One of Radiant Earth’s core missions is to cultivate a community of practice that can develop standards around machine learning on EO. This involves bringing together experts in the fields of machine learning, EO, and related areas to collaborate, share knowledge, and develop best practices for using these technologies in a responsible, effective way.
As part of our work with Radiant Earth, we used our technology stack to onboard a small portion of their machine learning and EO data to the Filecoin Network. We understand the necessary steps to achieve this and with our tooling, we ensure that their data is appropriately formatted, securely stored, and easily accessible.
- Delta Dataset Manager
- Delta Deal Making Engine
- Delta Importer
- For a relatively small dataset there were an exorbitant amount of small files (roughly 7.719 million) and aligning them into car files manually would take a very long time.
- Small file I/O can be extremely painful so optimizing car file generation is paramount.

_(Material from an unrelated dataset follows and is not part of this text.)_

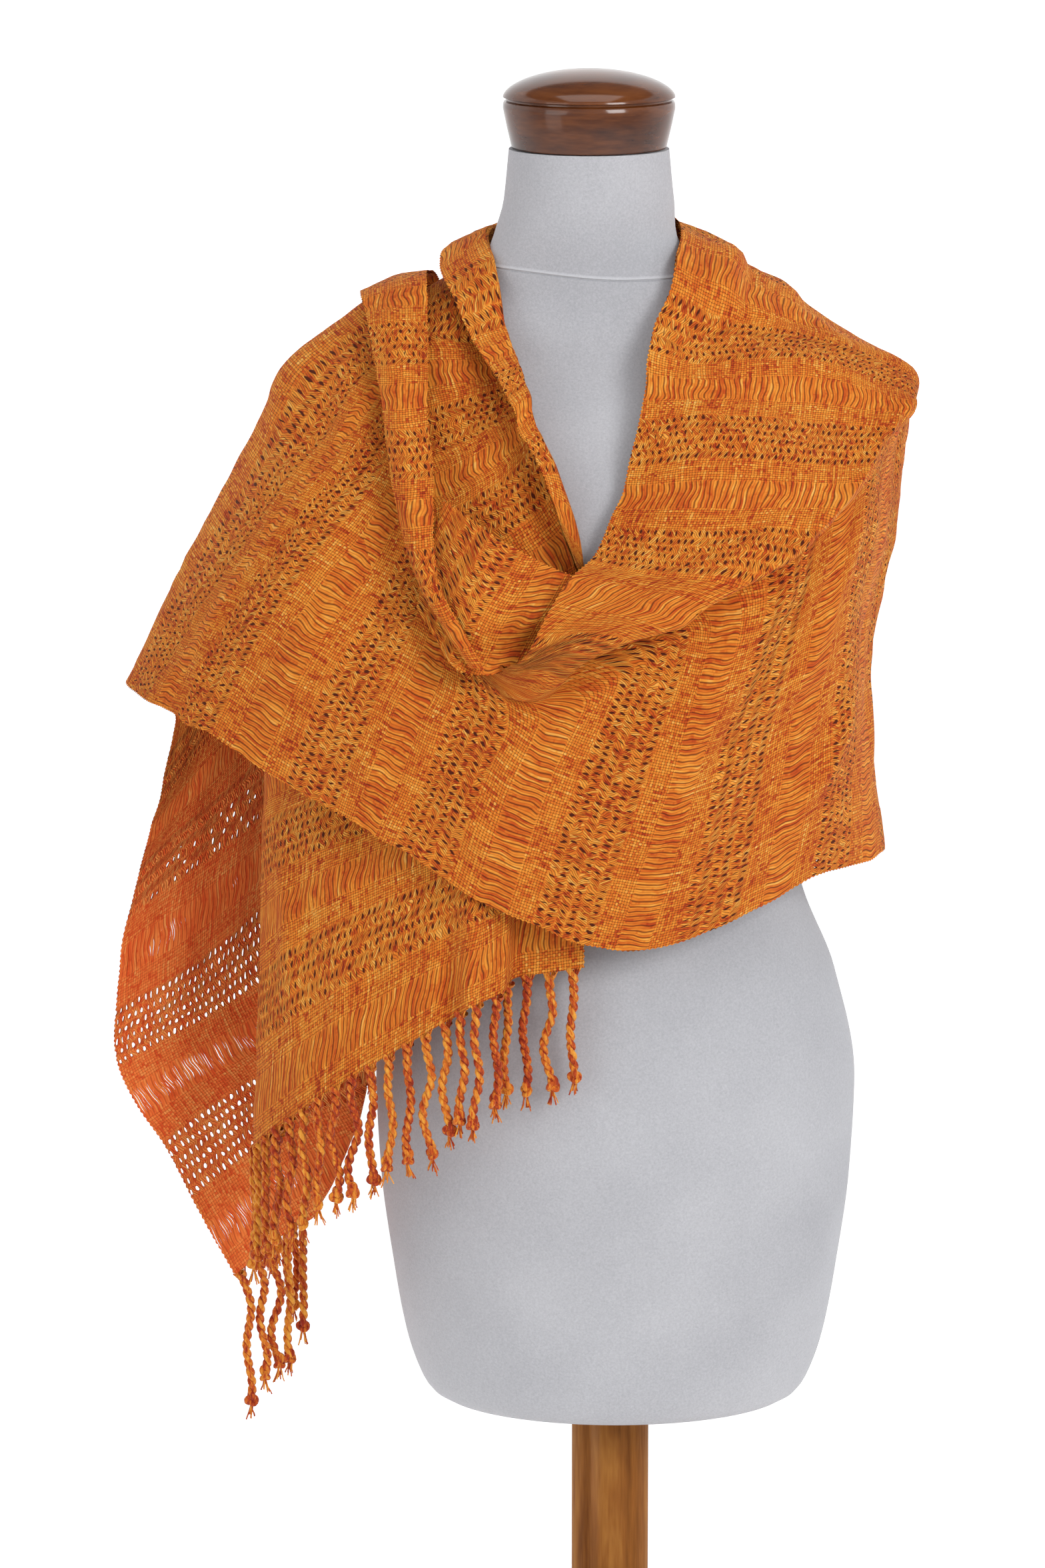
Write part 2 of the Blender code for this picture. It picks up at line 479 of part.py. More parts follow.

- End user sought a seamless download experience as part of the PoC (team delivered).
Working with SUCHO
SUCHO is an impressive initiative driven by over 1,500 volunteers from around the world who are working together online to digitize and safeguard Ukraine’s cultural heritage. In response to the ongoing conflict in Ukraine, SUCHO has taken action to preserve more than 5,000 websites and ~40TB of data belonging to Ukrainian cultural institutions, with the goal of preventing these valuable resources from being lost or going offline with 5 different storage providers globally.
- Delta Dataset Manager
- Delta Deal Making Engine
- Delta Importer
- A healthy mix of file sizes however a few files exceed 1 TiB in size, efficiently packing them in 32 GiB sectors is not trivial.

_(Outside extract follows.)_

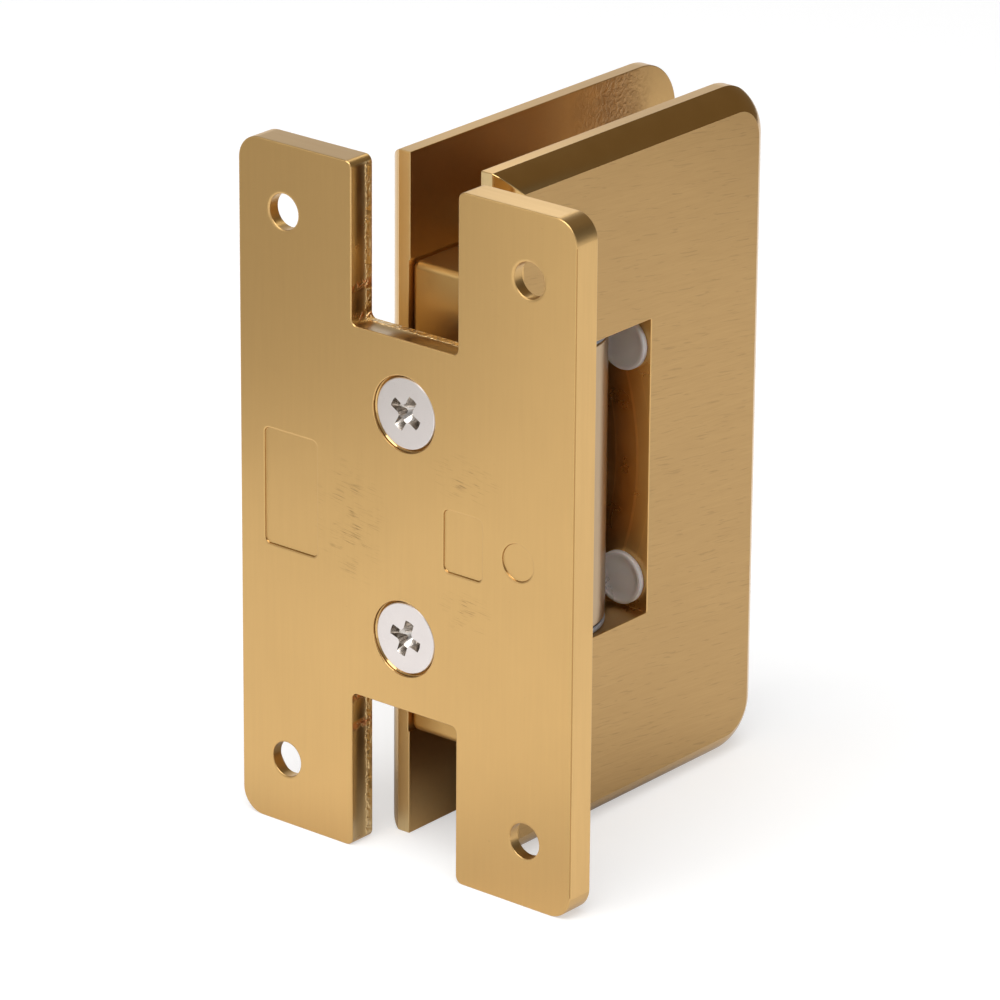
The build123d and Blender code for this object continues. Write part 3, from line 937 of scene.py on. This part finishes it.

- Bandwidth limitations of the free AWS S3 service made getting the data set a long process on a throttled connection.
Working with Encloud
Encloud specializes in data security and they know the importance of using Filecoin to further their security features while providing the freedom of access to their users.
We are working with Encloud on this initiative and we provided them access to our live Edge-UR node to test their proof-of-concept.